- Par Renaud Gras, CTO et co-fondateur d’EikoSim
Recalage et validation des simulations
La simulation joue un rôle accru dans la conception, la qualification et la certification des produits industriels en étant le support des décisions stratégiques de développement. Par conséquent, le rôle des essais a également été modifié, ils constituaient la part essentielle des démonstrations de conformité, mais à présent ils deviennent des référents de validation des simulations numériques [1, 2].
Il est donc de plus en plus nécessaire de recaler et valider les simulations numériques afin qu’elles soient le plus prédictives possible et au plus proche du réel. Ce recalage nécessite d’ajuster le modèle de comportement mécanique de la pièce ou de la structure modélisée en utilisant les données récoltées sur un ou plusieurs essais spécifiés à partir de cette simulation.
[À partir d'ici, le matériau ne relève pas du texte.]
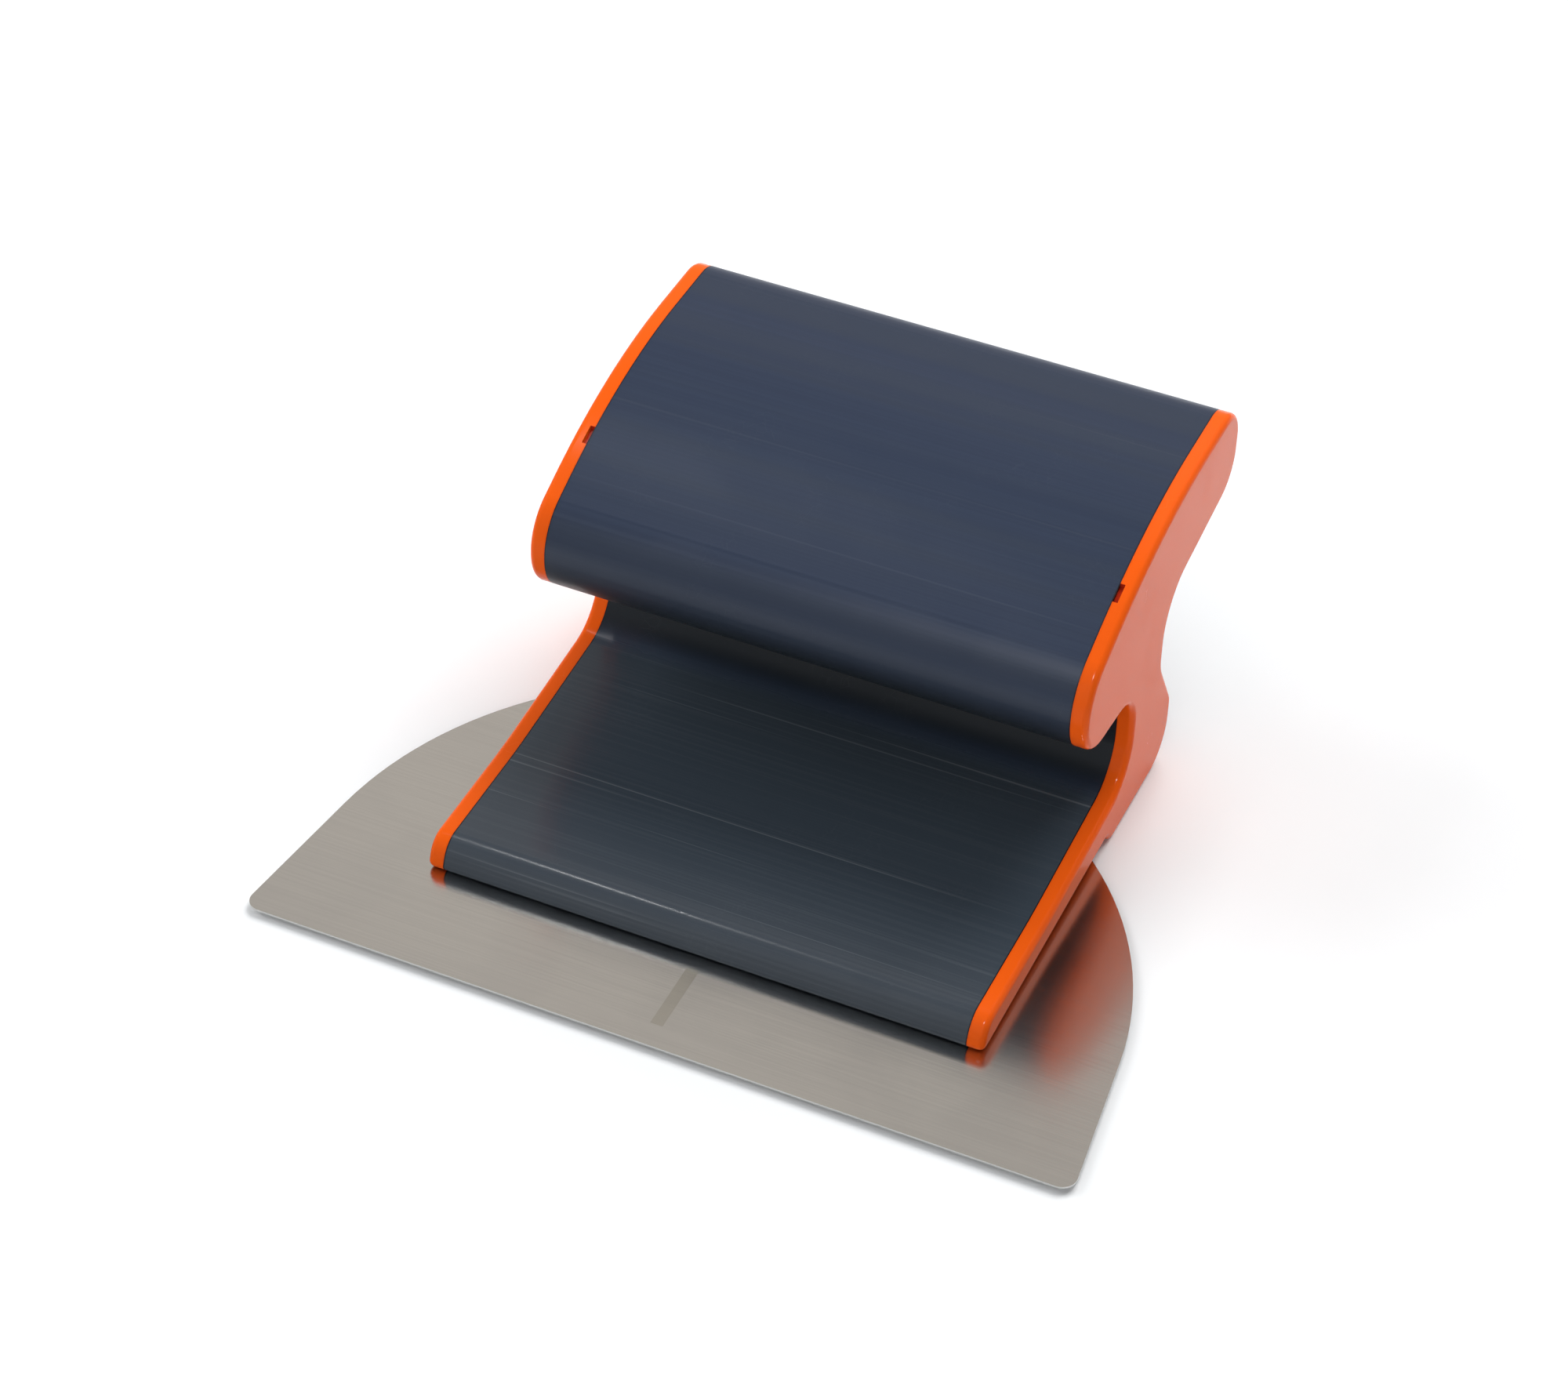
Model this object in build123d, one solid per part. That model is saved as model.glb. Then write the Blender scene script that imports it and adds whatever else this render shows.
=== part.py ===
from build123d import *
import math
import os

# Flexible putty knife: an extruded S-shaped handle, closed by two moulded end caps, holds a
# thin stainless half-moon blade that is clamped to the back of its heel.
#
# Frame, in millimetres: X runs across the tool, Y from the working edge up to the grip and
# Z out of the blade towards the grip. The tool lies on its heel, so Z = 0 is the heel's back.
# Heights along Y are named from the working edge; the finished pieces are then centred in Y.

# ---- Driving dimensions: overall ----
BODY_LENGTH = 128.0
CAP_THICKNESS = 4.0
BLADE_WIDTH = 200.0
BLADE_THICKNESS = 0.5

# ---- Driving dimensions: handle section, Y from the working edge ----
LIP_Y = 27.5
LIP_LEAN = 2.6
LIP_BACK_RADIUS = 1.8
LIP_FRONT_RADIUS = 6.0
PLATE_THICKNESS = 6.4
BLADE_RELIEF = 1.7
LIP_GAP = 0.3
PLATE_BEND_Y = 65.2
PLATE_BEND_RADIUS = 150.0
PLATE_RISE = 3.7
GAP_TOP_Y = 114.4
GAP_WIDTH = 25.5
GAP_RADIUS = 12.0
NOSE_Y = 80.6
NOSE_LEAN = 3.7
NOSE_DEPTH = 20.7
NOSE_RADIUS = 13.0
GRIP_LEAN_DEG = 24.0
GRIP_FRONT_Z = 81.1
GRIP_FRONT_RADIUS = 137.0
GRIP_TOP_Y = 173.8
GRIP_TOP_DEPTH = 22.4
GRIP_TOP_RADIUS = 10.0
WAIST_Y = 131.8
WAIST_FRONT_Z = 51.6
WAIST_FRONT_RADIUS = 13.0
WAIST_BACK_Z = 33.0
WAIST_BACK_RADIUS = 12.0
SHOULDER_Y = 141.8
SHOULDER_Z = 16.0
SHOULDER_RADIUS = 6.0
HEEL_RADIUS = 10.5
HEEL_FOOT_Y = 105.5
HEEL_FOOT_RADIUS = 2.0
HEEL_STEP_RUN = 3.0

# ---- Driving dimensions: walls, ribs and caps ----
WALL = 2.0
RIB = 1.6
PLATE_RIB_PITCH = 12.5
PLATE_RIBS = 5
PLATE_RIB_Y = 40.5
HEEL_WEB_Z = 22.0
NECK_WEB_Z = 35.5
NOSE_WEB_Y = 109.0
GRIP_WEB_Y = 143.0
CAP_RIM_RADIUS = 1.5
LUG_DEPTH = 9.0
LUG_WALL = 1.8
LUG_FIT = 0.15
LUG_MIN_AREA = 60.0
NOTCH_Y = 104.8
NOTCH_LENGTH = 4.6
NOTCH_DEPTH = 1.0
NOTCH_WIDTH = 1.2

# ---- Driving dimensions: blade and its clamp ----
CORNER_RADIUS = 3.5
FLANK_LOW_Y = 39.4
FLANK_TAPER = 4.5
BLADE_ARC_MID = (83.5, 75.4)
TONGUE_HALF_WIDTH = 52.0
TONGUE_Y = 107.4
TONGUE_RADIUS = 4.0
PLATE_LOW_Y = 106.7
CLAMP_HEIGHT = 22.0
CLAMP_THICKNESS = 1.2
CLAMP_CORNER_RADIUS = 2.0
CLAMP_END_GAP = 0.3
SEAT_GAP = 0.3
HEEL_FLOOR = 2.6
NUT_BAR_WIDTH = 12.0
NUT_BAR_THICKNESS = 3.0
NUT_BAR_LENGTH = 104.0
NUT_BAR_GAP = 0.2
SCREW_COUNT = 4
SCREW_PITCH = 28.0
SCREW_RADIUS = 2.0
SCREW_HEAD_RADIUS = 3.4
SCREW_HOLE_RADIUS = 2.3
SCREW_TAIL = 1.0
SCREW_FIT = 0.03
SOCKET_RADIUS = 1.25
SOCKET_DEPTH = 1.6

# ---- Derived places ----
HALF_BODY = BODY_LENGTH / 2
SEAT_Z = CLAMP_THICKNESS + BLADE_THICKNESS
PLATE_BACK_Z = SEAT_Z + BLADE_RELIEF
LIP_BACK_Z = SEAT_Z + LIP_GAP
PLATE_FRONT_Z = PLATE_BACK_Z + PLATE_THICKNESS
GAP_FLOOR_Z = PLATE_FRONT_Z + PLATE_RISE
GAP_ROOF_Z = GAP_FLOOR_Z + GAP_WIDTH
NOSE_BACK_Z = GAP_ROOF_Z + NOSE_LEAN
NOSE_FRONT_Z = NOSE_BACK_Z + NOSE_DEPTH
GRIP_BEND_Y = NOSE_Y + (GRIP_FRONT_Z - NOSE_FRONT_Z) / math.tan(math.radians(GRIP_LEAN_DEG))
FLOOR_Z = SEAT_Z + HEEL_FLOOR
CLAMP_TOP_Y = PLATE_LOW_Y + CLAMP_HEIGHT
SCREW_Y = PLATE_LOW_Y + CLAMP_HEIGHT / 2
BLADE_TOP_Y = CLAMP_TOP_Y - SEAT_GAP
SCREW_LENGTH = FLOOR_Z + NUT_BAR_THICKNESS + SCREW_TAIL
LOW_END = (Align.CENTER, Align.CENTER, Align.MIN)
FILLET_ROOM = 0.99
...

Limitations de l’approche traditionnelle
Traditionnellement, lorsque des essais matériaux simples sont effectués, les sollicitations appliquées sont bien maîtrisées, et une instrumentation classique (type jauge de déformation) équipe l’éprouvette. Ces essais standardisés permettent d’obtenir une déformation homogène dans l’échantillon afin d’identifier un paramètre du modèle [3]. Dans ce cadre, la détermination de modèles complexes nécessite beaucoup d’essais. De plus, cette stratégie n’est pas applicable sur les essais de structure pour lesquels la géométrie et les modèles de comportement sont plus complexes.
Lors de cette étape de recalage et/ou de validation de la simulation numérique, on observe une perte de continuité des données. En effet, la simulation numérique fournit des résultats (et notamment un champ de déplacement) sur l’ensemble de la pièce. L’information est extrêmement riche et permet de déterminer les zones critiques. Or lors de l’essai, les capteurs utilisés sont le plus souvent ponctuels, qu’il s’agisse de jauges de déformations, de capteurs de déplacement ou encore de lasers. Ces capteurs ne recouvrent pas l’ensemble de la pièce et leurs mesures ne sont pas exprimées dans le référentiel de la simulation, ce qui complique la comparaison essai/calcul. De plus, en cas de désaccord des données expérimentales et simulées, il est souvent extrêmement difficile d’identifier l’origine de cette différence, conséquence de l’aspect ponctuel des mesures. Il est donc possible que la zone critique réelle ne soit pas instrumentée. Cet écart vient-il du comportement, des conditions aux limites, des hypothèses de simplification prises dans le modèle ? Afin de répondre à ces questions, des simulations voire des essais supplémentaires sur prototypes sont nécessaires, ce qui entraîne un dépassement des coûts et des délais du programme de développement.
Le modèle 3D pour assurer la continuité des données
Pour assurer la continuité numérique, il est proposé d’utiliser le modèle 3D depuis la CAO jusqu’à la validation de la simulation. Ce modèle est utilisé :
- pour la spécification de l’essai,
- pour la conception et la réalisation d’essais virtuels dans l’environnement de test incluant les capteurs mis en œuvre sur le prototype,
- pour la mesure sur l’essai réel,
- et enfin pour le recalage et la validation de la simulation numérique.
Pour traiter les deux dernières étapes, l’essai est instrumenté par imagerie et la mesure sur l’essai réel est faite par Corrélation d’Images Numériques [4] en prenant le modèle 3D comme référence.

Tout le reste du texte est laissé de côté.